• **Exercise details**: Among the entries, which lines carry the string "picture"? Copy each of them.

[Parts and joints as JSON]
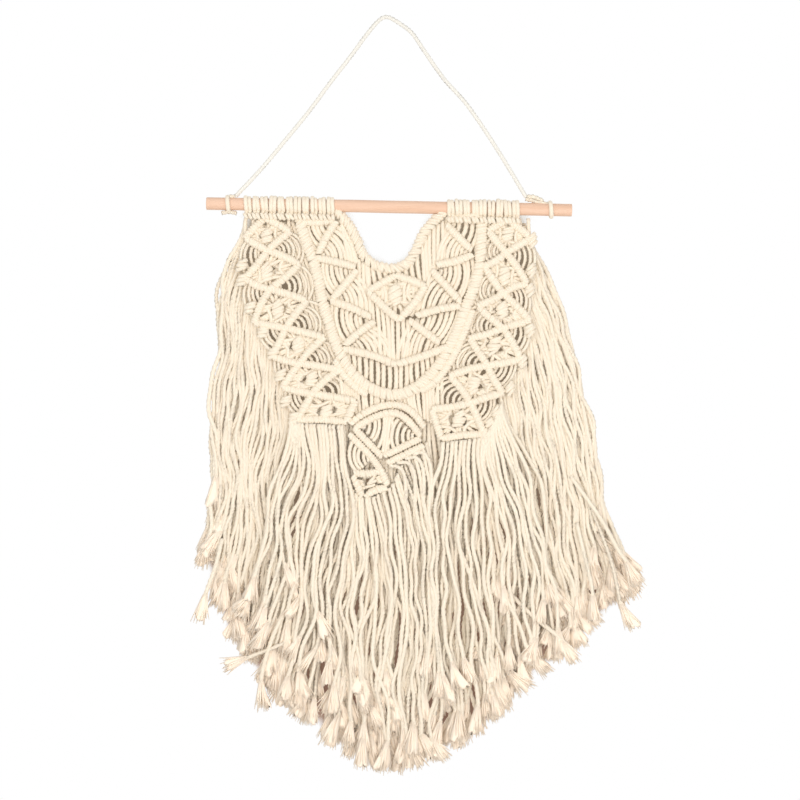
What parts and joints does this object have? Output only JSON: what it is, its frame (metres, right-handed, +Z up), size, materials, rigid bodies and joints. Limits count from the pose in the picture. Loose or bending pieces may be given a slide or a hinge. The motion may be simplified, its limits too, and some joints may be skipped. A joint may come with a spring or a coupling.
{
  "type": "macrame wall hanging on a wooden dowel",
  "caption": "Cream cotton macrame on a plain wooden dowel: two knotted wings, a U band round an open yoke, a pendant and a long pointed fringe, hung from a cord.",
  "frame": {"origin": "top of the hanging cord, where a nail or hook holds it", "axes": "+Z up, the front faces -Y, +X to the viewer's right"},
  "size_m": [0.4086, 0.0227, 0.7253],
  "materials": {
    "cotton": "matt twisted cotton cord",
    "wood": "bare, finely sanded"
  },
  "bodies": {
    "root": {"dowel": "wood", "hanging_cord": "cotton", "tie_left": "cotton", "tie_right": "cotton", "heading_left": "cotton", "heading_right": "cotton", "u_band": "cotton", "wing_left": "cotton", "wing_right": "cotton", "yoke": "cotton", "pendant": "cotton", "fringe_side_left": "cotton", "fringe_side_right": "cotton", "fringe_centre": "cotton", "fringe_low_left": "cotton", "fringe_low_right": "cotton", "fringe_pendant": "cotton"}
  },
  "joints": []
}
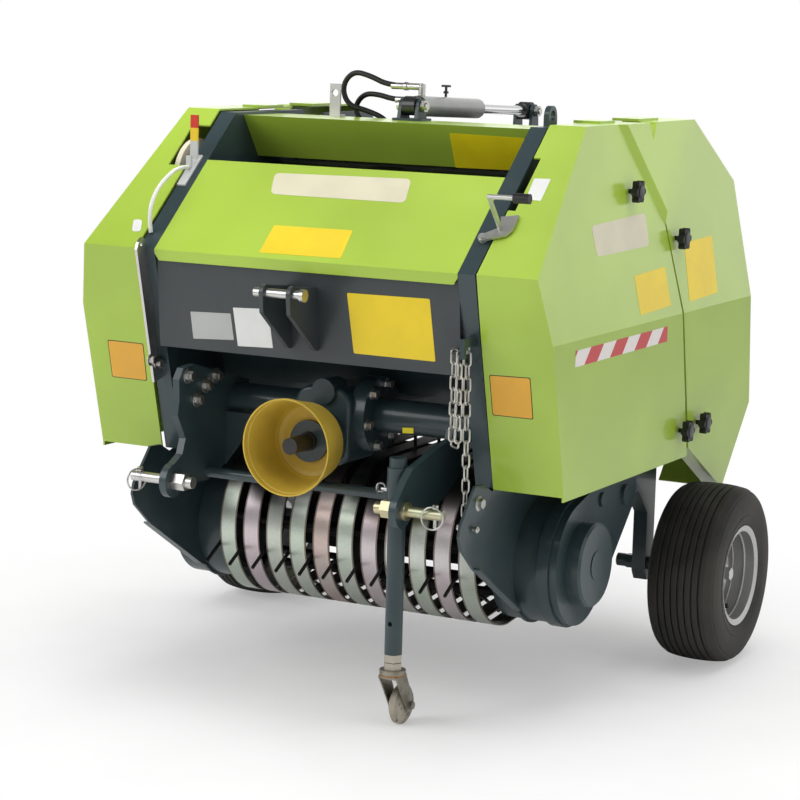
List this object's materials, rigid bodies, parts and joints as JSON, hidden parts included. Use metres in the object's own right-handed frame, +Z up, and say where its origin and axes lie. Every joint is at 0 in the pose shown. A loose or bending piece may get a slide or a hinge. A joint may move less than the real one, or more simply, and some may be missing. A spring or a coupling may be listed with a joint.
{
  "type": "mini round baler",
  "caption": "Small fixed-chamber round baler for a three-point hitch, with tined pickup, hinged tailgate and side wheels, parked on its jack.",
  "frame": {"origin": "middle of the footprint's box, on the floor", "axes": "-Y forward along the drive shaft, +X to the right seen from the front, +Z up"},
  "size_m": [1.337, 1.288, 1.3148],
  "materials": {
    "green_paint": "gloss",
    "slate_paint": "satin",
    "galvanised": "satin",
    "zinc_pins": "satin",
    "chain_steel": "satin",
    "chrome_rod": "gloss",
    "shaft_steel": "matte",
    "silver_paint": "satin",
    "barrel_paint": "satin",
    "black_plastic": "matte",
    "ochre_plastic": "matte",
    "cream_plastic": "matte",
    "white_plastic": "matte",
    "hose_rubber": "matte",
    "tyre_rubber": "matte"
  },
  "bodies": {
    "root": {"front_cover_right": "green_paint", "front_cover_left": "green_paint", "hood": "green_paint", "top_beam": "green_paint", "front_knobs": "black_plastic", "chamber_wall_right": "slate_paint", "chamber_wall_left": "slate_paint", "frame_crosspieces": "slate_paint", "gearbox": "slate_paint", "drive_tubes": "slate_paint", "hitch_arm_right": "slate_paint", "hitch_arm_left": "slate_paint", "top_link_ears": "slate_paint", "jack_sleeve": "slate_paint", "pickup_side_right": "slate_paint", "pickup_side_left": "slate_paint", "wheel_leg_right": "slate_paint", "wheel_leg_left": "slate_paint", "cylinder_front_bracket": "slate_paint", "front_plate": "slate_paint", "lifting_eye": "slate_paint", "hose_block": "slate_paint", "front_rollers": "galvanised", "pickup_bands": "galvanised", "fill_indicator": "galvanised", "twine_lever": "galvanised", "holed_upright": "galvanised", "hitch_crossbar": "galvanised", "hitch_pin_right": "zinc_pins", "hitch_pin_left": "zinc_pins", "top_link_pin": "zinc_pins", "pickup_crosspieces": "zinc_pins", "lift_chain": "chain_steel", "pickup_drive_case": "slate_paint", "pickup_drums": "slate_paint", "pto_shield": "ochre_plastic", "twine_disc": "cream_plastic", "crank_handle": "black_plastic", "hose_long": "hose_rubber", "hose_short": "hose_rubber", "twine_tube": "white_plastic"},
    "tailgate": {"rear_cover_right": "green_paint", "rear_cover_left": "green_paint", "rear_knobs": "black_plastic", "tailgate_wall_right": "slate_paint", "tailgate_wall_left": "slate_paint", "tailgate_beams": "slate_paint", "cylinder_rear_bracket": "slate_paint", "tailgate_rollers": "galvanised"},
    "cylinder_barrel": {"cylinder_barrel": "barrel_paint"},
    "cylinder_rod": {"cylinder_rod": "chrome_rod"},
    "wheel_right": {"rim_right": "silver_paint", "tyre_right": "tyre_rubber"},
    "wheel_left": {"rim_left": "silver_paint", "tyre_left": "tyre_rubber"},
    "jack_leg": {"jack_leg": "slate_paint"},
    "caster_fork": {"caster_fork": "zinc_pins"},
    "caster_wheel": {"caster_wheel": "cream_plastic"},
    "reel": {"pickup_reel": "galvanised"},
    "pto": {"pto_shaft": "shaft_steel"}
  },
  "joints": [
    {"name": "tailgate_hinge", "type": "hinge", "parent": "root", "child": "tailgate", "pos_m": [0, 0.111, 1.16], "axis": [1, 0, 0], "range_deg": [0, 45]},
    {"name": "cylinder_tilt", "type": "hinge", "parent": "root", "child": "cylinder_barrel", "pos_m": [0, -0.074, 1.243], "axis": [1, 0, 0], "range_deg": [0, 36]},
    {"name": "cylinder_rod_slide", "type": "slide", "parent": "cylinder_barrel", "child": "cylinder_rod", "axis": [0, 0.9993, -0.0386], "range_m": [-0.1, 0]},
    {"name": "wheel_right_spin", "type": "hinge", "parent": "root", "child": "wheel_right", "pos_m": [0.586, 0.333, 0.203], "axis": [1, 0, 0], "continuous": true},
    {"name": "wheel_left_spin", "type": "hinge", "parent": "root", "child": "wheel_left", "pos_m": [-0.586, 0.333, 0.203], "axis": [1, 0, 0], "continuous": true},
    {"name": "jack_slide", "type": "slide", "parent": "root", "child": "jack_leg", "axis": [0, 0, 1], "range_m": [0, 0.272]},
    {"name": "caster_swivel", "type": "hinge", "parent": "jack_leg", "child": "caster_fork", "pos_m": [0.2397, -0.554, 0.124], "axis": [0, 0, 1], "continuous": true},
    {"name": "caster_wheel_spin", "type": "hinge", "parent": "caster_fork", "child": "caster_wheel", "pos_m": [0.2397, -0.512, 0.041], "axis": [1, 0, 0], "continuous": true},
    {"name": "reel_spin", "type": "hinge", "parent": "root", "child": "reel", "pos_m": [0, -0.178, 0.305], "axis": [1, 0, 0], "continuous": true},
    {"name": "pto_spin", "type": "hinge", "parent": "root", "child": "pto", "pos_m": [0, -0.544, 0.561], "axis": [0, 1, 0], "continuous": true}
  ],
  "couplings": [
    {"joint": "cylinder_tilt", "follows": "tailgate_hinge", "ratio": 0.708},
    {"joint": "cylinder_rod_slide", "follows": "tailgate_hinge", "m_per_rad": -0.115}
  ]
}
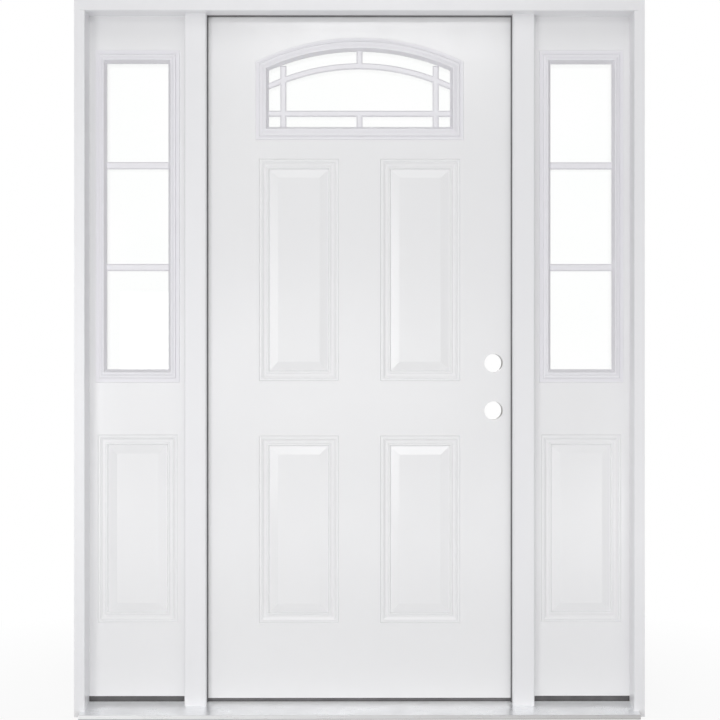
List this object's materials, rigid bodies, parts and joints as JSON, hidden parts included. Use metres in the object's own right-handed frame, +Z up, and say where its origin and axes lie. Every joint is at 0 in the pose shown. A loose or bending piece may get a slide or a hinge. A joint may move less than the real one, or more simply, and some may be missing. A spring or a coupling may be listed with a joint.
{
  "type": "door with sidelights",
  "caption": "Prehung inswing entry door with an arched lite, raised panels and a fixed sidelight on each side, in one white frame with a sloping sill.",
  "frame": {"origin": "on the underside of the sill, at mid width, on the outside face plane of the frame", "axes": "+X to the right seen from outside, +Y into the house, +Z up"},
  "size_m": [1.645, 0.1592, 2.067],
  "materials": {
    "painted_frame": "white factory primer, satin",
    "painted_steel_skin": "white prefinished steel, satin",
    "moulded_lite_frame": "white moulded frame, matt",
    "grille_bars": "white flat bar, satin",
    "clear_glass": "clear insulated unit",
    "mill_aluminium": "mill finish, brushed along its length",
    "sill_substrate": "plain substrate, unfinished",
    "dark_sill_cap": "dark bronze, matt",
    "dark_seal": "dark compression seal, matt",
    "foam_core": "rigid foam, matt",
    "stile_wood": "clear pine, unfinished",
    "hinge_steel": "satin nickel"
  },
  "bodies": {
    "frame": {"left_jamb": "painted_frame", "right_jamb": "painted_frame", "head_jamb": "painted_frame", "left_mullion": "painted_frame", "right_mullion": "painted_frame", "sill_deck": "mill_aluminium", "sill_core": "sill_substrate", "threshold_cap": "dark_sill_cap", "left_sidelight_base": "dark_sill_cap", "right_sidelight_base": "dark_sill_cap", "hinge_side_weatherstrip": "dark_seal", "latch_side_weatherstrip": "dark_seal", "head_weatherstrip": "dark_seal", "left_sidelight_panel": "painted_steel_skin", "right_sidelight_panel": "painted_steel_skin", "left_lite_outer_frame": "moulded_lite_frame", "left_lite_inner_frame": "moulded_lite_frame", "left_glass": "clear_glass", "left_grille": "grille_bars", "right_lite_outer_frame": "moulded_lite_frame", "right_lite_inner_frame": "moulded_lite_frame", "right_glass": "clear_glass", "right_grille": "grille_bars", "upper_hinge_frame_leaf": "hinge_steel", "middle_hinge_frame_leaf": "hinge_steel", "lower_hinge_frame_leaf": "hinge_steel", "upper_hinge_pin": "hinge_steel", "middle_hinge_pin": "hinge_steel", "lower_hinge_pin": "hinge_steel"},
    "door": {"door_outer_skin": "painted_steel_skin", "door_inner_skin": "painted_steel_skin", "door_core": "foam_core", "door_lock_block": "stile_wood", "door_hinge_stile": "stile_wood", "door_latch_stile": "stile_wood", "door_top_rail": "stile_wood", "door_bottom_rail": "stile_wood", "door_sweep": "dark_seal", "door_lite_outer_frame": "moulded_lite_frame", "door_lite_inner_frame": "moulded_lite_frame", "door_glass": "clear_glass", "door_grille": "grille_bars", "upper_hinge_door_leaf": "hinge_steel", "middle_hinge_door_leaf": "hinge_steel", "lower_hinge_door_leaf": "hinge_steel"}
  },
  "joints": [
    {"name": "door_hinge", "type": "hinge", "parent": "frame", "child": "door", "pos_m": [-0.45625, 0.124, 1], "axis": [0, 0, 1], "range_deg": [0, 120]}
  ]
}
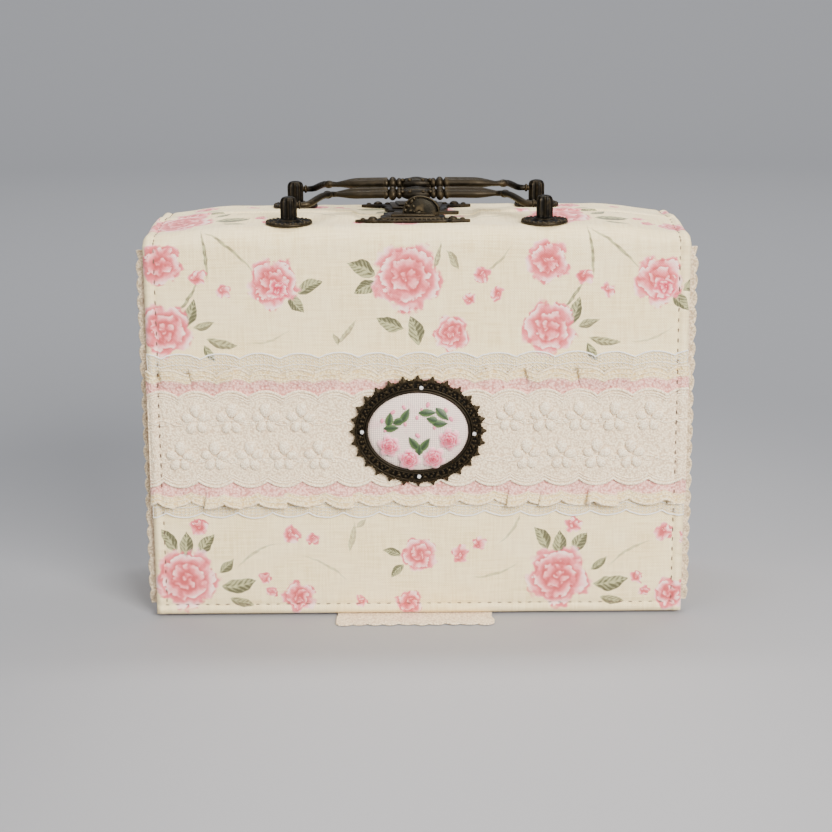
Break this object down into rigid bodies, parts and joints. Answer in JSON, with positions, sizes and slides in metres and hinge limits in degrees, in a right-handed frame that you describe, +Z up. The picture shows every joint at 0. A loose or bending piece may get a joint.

• **Full answer**:
What parts and joints does this object have? Output only JSON: what it is, its frame (metres, right-handed, +Z up), size, materials, rigid bodies and joints. Limits count from the pose in the picture. Loose or bending pieces may be given a slide or a hinge. The motion may be simplified, its limits too, and some joints may be skipped. A joint may come with a spring or a coupling.
Break this object down into rigid bodies, parts and joints. Answer in JSON, with positions, sizes and slides in metres and hinge limits in degrees, in a right-handed frame that you describe, +Z up. The picture shows every joint at 0. A loose or bending piece may get a joint.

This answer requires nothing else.